I am inclined to begin by saying “Pick any two.”

This variant of the iron triangle essentially says says you can't have all three. If we assume you want good (performance, reliability), fast (simple deployment), and cheap (service provider charges and maintenance) ... your best case may be a two-out-of three proposition for which there are few magic bullets.

I am inclined to disagree with the premise that the CDN approach would not be sufficiently fast, since an object doesn't have to be insanely popular in order to be sufficiently popular, and the occasional brief wait for a minority of the objects on a well-designed page can go unnoticed. A CDN like CloudFront has the additional advantage that your requests to the origin server traverse Amazon's own network to a significant extent, rather than the public Internet, removing some of the variables of global data transport.

But, there is a hybrid approach combining essentially all of the elements you've mentioned:

The front line is the CDN. We'll say CloudFront, which uses DNS to automatically route requests from browsers to the most optimal edge location.

The origin server the CDN connects to on the back-side is actually multiple servers, geo/latency routed using Route 53, so the CDN edge connects to the closest origin server, in a nearby AWS region.

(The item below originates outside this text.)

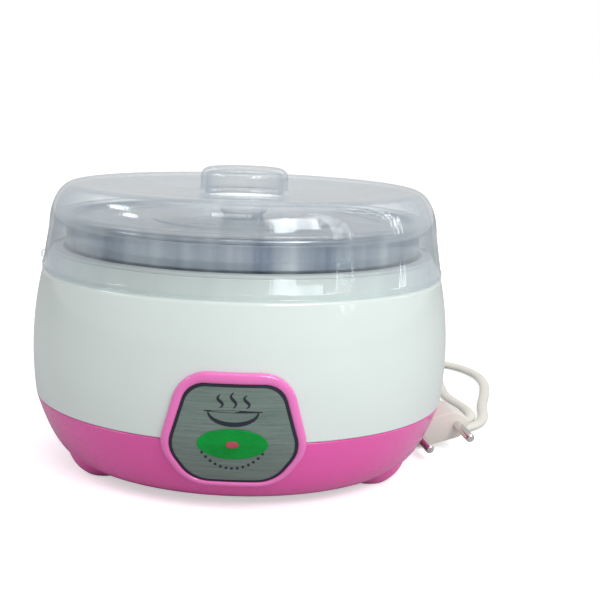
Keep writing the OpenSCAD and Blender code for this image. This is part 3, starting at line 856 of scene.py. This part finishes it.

These geo/latency-routed targets -- the origins where the CDN refreshes any non-cached objects -- are EC2 instances, but instead of full-blown web servers, they're running proxies, one or more in each region, with S3 as their storage back-ends instead of hard drives. Since the proxies can rewrite the original host headers on the way to S3, your bucket names no longer need to match, so you can put one in each region. You can achieve substantial throughput on very small instances with a proxy like HAProxy (I have t2.micro machines serving 2 million requests a day while maintaining a steady CPU utilization around 3%). Since the proxies are in the same region as the buckets, there are no data transfer charges. You don't need ELB, because the Route 53 health checks can remove a non-functioning proxy from the pool the CDN will select from. If the S3 bucket for any reason becomes inaccessible to the proxy, the proxy will deliberately fail its health check, causing it to be removed from selection.

If you wanted to go absolutely sub-millisecond nuts, you could use Varnish as the proxy at the EC2 machines and cache the content from S3 inside EC2 so you'd potentially already have it if the CDN needed a fresh copy.

So the browser selects the nearest CDN edge, the CDN selects the nearest back-end, which is a proxy (one of potentially several per region) which has a low-latency path to any content not already held by the CDN, stored in a bucket in the same region.

Highly-available, fault-tolerant, extremely responsive on a global level, built from standard components, interconnected in a slightly creative way. (That's how I do it.)

Michael - sqlbot

Posted 2015-11-03T12:05:02.413

Reputation: 1 103

Down-voter, do you have a comment? – Michael - sqlbot – 2015-11-04T01:06:41.970

This actually sounds quite reasonable with a few modifications: 1. instead of doing a proxy, the EC2 instances could just download the whole page (remember, it's static). 2. I am unsure if the language redirection would work with a CDN in front of the page, so that may have to be bypassed, or the CDN left out of the game completely.

I'm more on the side of building a system that's reasonably fast and good, while being reasonably priced (~50-100 USD a month). It's a tech demo, after all. – Janos Pasztor – 2015-11-04T15:45:19.753

1

I completely forgot about your content localization requirement. If enabled, CloudFront inserts a header, CloudFront-Viewer-Country, that you could use for localization. If the value of the header is, say, US, it will cache that response against that specific value, i.e., only for users who also resolve as US -- but will send a new request to the origin if any not previously seen value is there. See my test site at https://cloudfront.sqlbot.net. (View the page source to see the request headers sent by CloudFront). You could use that to change the content or to redirect to /us/.

– Michael - sqlbot – 2015-11-04T17:58:47.860